- [EXTRACTED RECORDS]
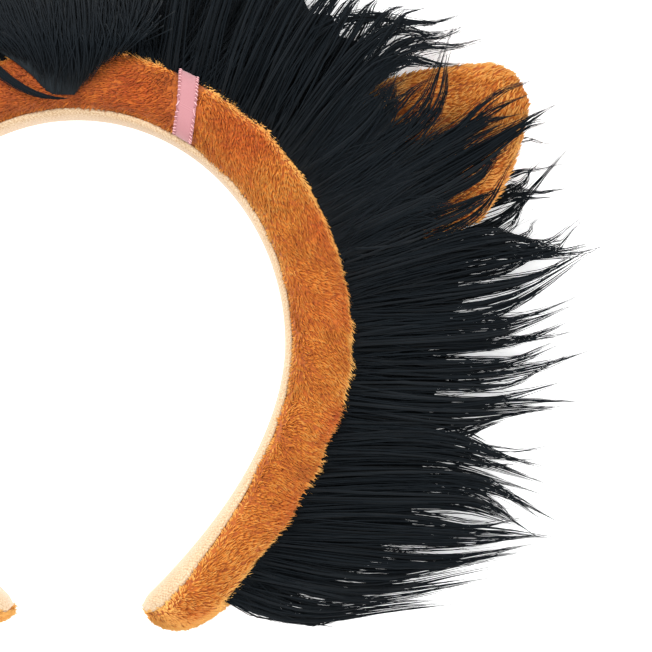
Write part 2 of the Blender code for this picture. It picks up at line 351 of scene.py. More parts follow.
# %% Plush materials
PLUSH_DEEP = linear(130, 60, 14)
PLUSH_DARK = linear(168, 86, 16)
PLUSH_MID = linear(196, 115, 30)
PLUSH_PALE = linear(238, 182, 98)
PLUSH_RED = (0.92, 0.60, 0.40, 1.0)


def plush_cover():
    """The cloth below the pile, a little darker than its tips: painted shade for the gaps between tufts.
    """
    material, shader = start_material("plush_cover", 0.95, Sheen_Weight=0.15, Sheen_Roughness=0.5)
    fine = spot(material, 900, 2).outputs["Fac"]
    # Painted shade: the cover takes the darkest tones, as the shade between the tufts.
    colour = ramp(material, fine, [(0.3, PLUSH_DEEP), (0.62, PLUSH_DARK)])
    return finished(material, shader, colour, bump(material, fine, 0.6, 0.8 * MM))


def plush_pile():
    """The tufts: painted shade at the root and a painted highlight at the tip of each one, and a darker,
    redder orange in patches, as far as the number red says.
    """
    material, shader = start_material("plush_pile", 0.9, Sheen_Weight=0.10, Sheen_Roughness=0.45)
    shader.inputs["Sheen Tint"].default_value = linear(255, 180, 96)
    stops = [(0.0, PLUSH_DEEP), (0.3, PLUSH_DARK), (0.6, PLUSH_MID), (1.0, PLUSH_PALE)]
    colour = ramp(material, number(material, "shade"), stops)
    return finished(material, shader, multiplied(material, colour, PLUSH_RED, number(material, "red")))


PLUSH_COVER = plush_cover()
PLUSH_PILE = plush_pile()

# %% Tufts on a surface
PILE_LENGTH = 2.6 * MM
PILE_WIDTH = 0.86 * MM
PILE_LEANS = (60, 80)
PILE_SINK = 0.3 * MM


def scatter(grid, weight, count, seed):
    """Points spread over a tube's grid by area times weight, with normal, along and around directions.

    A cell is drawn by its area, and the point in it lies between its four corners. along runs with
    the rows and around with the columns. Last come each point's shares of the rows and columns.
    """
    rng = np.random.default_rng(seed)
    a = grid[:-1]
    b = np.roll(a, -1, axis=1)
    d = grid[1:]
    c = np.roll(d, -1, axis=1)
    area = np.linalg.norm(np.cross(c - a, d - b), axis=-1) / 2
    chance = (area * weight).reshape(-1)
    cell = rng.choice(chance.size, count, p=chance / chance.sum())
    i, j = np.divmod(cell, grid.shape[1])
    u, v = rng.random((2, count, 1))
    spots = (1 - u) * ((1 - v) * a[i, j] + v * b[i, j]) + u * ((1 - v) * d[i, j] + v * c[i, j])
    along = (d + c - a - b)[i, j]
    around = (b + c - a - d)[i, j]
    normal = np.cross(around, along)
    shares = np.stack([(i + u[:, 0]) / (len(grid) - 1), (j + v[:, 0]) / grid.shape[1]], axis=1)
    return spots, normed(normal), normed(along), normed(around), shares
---
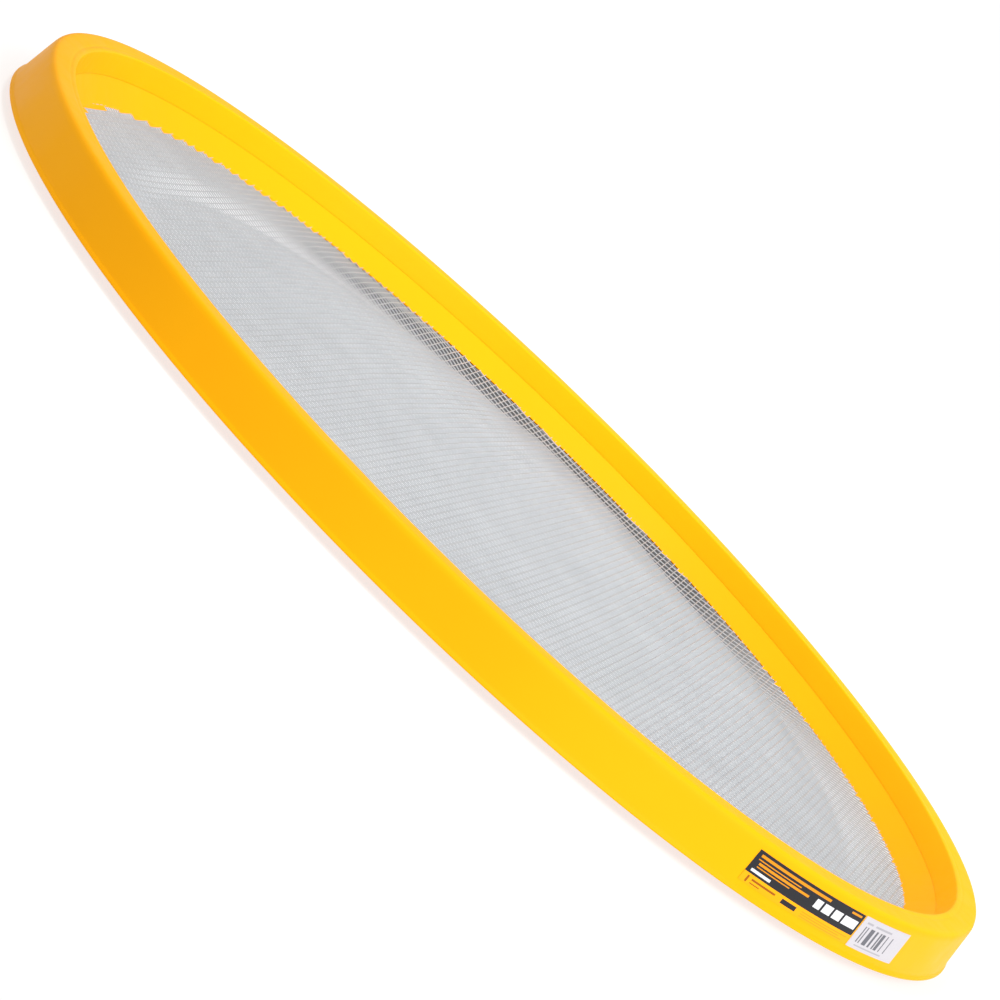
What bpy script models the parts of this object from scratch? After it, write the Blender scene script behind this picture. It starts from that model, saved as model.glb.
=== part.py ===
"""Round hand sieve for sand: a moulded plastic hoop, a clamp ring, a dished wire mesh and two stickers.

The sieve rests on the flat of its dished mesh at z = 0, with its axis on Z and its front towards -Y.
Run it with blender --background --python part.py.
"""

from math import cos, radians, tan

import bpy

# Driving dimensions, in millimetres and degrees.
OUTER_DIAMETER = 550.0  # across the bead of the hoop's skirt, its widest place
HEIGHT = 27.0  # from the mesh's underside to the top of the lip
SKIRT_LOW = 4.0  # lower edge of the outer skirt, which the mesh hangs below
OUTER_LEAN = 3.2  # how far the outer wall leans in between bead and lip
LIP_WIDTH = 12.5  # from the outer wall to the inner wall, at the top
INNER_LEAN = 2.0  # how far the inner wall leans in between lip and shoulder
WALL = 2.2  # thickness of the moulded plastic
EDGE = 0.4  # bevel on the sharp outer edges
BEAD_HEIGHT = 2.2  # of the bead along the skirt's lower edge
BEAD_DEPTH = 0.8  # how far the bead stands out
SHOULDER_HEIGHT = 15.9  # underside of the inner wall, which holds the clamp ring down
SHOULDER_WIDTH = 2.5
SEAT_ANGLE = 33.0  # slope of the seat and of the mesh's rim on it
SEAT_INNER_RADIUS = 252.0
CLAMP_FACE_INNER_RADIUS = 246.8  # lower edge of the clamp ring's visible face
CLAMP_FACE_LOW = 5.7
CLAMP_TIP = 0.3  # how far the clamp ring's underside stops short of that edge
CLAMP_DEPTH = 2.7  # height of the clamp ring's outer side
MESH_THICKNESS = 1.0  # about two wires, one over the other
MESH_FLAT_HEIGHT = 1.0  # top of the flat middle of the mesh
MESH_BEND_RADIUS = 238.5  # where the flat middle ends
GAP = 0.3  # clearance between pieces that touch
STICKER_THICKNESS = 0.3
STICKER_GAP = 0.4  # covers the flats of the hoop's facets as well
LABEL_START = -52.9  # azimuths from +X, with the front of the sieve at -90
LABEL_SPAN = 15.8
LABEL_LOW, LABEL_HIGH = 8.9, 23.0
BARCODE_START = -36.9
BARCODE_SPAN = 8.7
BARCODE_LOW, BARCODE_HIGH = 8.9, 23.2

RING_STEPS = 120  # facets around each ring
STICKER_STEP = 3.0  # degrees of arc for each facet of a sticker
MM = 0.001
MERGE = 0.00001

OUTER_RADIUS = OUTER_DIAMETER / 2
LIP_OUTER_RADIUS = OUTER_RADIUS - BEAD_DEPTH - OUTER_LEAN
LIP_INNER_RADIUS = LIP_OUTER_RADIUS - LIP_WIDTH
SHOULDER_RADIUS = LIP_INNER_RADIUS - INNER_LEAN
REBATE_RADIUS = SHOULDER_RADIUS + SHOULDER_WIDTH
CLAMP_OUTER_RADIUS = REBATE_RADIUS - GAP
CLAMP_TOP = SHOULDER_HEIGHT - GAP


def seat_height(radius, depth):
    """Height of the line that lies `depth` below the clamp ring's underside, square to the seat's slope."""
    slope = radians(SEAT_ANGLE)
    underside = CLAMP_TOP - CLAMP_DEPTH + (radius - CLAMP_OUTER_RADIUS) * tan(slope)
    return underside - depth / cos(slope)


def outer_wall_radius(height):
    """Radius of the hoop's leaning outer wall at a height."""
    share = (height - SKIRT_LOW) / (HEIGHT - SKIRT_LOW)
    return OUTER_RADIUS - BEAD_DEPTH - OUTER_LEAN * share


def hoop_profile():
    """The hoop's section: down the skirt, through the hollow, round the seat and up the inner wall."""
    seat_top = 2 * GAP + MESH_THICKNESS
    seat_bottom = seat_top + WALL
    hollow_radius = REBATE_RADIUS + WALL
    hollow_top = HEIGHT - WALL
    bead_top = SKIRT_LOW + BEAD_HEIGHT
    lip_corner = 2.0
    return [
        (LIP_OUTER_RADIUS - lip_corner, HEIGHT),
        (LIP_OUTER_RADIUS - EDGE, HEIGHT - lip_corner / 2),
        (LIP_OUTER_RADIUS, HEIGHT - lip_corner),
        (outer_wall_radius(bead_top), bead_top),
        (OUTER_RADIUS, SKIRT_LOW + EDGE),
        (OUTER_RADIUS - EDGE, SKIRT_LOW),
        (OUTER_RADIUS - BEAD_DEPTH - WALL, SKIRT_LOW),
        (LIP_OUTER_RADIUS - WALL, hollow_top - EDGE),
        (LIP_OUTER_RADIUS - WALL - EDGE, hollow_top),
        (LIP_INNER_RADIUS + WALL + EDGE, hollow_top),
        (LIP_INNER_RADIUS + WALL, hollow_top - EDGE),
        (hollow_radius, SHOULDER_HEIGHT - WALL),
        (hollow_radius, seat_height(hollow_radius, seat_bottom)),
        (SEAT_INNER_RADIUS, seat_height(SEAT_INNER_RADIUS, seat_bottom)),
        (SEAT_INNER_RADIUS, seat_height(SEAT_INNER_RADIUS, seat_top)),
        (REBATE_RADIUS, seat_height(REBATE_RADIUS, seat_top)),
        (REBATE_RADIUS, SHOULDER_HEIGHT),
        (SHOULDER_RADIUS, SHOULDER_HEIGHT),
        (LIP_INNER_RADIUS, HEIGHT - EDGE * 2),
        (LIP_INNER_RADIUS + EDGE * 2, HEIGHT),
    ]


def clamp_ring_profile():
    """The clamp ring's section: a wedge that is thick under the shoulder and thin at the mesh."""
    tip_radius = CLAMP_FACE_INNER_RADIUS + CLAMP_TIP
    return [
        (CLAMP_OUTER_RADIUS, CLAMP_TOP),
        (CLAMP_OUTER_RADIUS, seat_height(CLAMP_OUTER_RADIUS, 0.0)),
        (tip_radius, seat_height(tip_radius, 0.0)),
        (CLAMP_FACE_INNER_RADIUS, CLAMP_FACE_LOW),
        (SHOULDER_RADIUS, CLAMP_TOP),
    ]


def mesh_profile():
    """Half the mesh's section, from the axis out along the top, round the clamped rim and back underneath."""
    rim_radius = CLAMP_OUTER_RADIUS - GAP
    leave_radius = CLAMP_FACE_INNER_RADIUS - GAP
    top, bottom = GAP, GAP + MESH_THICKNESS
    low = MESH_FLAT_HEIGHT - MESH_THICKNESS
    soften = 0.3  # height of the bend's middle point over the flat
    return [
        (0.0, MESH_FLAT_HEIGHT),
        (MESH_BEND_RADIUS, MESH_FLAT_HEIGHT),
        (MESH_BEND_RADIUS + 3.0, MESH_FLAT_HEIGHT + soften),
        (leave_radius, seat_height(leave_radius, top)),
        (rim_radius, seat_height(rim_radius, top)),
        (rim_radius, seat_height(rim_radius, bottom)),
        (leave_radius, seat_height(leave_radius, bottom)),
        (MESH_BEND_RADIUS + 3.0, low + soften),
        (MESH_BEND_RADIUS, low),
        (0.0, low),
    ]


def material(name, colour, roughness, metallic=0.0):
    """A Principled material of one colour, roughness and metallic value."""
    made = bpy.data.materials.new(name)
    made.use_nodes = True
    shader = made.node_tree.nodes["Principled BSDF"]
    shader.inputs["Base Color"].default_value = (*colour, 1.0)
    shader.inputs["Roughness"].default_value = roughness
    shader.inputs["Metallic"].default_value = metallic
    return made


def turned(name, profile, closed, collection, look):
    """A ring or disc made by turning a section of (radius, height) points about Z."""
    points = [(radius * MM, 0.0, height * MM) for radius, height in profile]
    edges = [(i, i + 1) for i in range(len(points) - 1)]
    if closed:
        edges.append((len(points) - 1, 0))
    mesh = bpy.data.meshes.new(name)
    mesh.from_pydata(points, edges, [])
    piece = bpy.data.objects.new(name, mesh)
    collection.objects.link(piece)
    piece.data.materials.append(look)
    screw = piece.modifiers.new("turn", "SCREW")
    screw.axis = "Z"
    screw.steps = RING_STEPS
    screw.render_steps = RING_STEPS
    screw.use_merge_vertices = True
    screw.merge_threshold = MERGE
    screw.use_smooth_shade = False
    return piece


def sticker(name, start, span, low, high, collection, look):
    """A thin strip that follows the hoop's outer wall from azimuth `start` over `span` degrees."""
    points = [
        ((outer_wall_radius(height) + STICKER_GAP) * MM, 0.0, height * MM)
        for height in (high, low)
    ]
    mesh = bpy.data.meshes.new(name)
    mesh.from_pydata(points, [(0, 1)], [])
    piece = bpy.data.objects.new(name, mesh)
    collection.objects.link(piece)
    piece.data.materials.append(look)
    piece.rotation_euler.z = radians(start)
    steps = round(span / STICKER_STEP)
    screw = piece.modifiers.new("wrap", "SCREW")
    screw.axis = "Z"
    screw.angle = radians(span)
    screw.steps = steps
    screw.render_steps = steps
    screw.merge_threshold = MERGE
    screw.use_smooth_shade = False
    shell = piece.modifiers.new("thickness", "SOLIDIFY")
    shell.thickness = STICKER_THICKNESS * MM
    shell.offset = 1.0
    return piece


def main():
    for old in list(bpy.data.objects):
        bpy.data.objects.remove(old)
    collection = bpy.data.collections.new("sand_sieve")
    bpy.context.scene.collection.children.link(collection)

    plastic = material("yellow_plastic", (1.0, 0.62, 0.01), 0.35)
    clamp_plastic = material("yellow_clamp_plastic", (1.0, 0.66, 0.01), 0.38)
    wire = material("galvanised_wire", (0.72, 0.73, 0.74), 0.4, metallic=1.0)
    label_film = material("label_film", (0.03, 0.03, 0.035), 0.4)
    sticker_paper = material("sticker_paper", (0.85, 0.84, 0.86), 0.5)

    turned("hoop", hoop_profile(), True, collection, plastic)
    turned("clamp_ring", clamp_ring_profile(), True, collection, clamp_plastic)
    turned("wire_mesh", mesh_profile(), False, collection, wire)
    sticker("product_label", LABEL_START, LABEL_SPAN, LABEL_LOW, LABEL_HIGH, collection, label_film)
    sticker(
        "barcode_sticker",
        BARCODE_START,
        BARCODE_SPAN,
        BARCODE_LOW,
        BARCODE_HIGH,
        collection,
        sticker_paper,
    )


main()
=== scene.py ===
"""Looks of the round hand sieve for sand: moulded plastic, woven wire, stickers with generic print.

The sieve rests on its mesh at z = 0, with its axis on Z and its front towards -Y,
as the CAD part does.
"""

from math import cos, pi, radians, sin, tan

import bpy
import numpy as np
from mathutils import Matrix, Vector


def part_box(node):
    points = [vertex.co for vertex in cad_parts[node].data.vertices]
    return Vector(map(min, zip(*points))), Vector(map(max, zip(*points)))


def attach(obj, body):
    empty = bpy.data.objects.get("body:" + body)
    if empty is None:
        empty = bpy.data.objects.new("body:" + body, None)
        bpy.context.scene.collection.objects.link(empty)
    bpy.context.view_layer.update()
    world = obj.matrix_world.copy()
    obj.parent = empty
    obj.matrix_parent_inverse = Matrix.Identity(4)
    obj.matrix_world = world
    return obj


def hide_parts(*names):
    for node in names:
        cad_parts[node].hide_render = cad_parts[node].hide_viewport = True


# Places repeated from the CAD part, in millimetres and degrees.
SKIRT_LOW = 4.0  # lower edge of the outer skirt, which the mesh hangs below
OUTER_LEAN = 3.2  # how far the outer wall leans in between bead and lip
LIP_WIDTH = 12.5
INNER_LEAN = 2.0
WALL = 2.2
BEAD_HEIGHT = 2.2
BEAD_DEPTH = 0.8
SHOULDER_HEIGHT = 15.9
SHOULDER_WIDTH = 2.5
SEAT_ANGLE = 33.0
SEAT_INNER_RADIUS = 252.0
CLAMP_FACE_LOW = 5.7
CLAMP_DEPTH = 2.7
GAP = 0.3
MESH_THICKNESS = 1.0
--
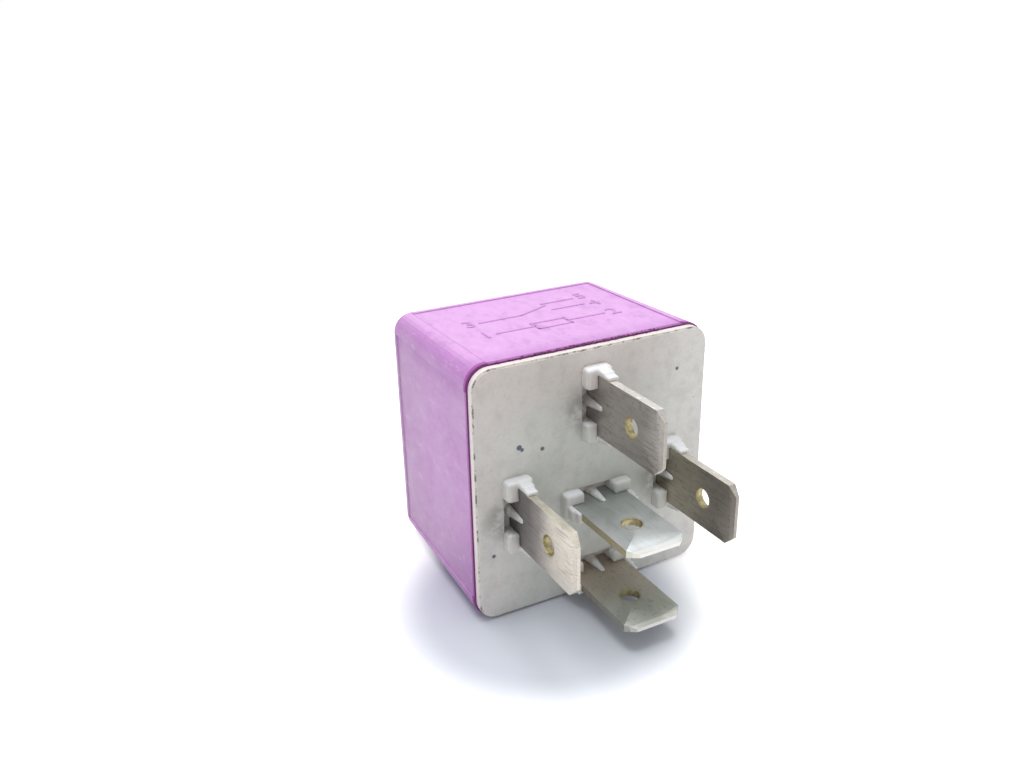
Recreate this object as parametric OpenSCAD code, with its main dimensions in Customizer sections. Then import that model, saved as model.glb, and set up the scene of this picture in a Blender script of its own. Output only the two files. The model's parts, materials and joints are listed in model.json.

- [INSTRUCTIONS FOR THE TASK] Look back at the entries above. Retype the line with "Write part 2", the line with "PLUSH_PILE = plush_pile()", and all lines in between.

- [RESPONSE FOR THIS EXERCISE]
Write part 2 of the Blender code for this picture. It picks up at line 351 of scene.py. More parts follow.
# %% Plush materials
PLUSH_DEEP = linear(130, 60, 14)
PLUSH_DARK = linear(168, 86, 16)
PLUSH_MID = linear(196, 115, 30)
PLUSH_PALE = linear(238, 182, 98)
PLUSH_RED = (0.92, 0.60, 0.40, 1.0)


def plush_cover():
    """The cloth below the pile, a little darker than its tips: painted shade for the gaps between tufts.
    """
    material, shader = start_material("plush_cover", 0.95, Sheen_Weight=0.15, Sheen_Roughness=0.5)
    fine = spot(material, 900, 2).outputs["Fac"]
    # Painted shade: the cover takes the darkest tones, as the shade between the tufts.
    colour = ramp(material, fine, [(0.3, PLUSH_DEEP), (0.62, PLUSH_DARK)])
    return finished(material, shader, colour, bump(material, fine, 0.6, 0.8 * MM))


def plush_pile():
    """The tufts: painted shade at the root and a painted highlight at the tip of each one, and a darker,
    redder orange in patches, as far as the number red says.
    """
    material, shader = start_material("plush_pile", 0.9, Sheen_Weight=0.10, Sheen_Roughness=0.45)
    shader.inputs["Sheen Tint"].default_value = linear(255, 180, 96)
    stops = [(0.0, PLUSH_DEEP), (0.3, PLUSH_DARK), (0.6, PLUSH_MID), (1.0, PLUSH_PALE)]
    colour = ramp(material, number(material, "shade"), stops)
    return finished(material, shader, multiplied(material, colour, PLUSH_RED, number(material, "red")))


PLUSH_COVER = plush_cover()
PLUSH_PILE = plush_pile()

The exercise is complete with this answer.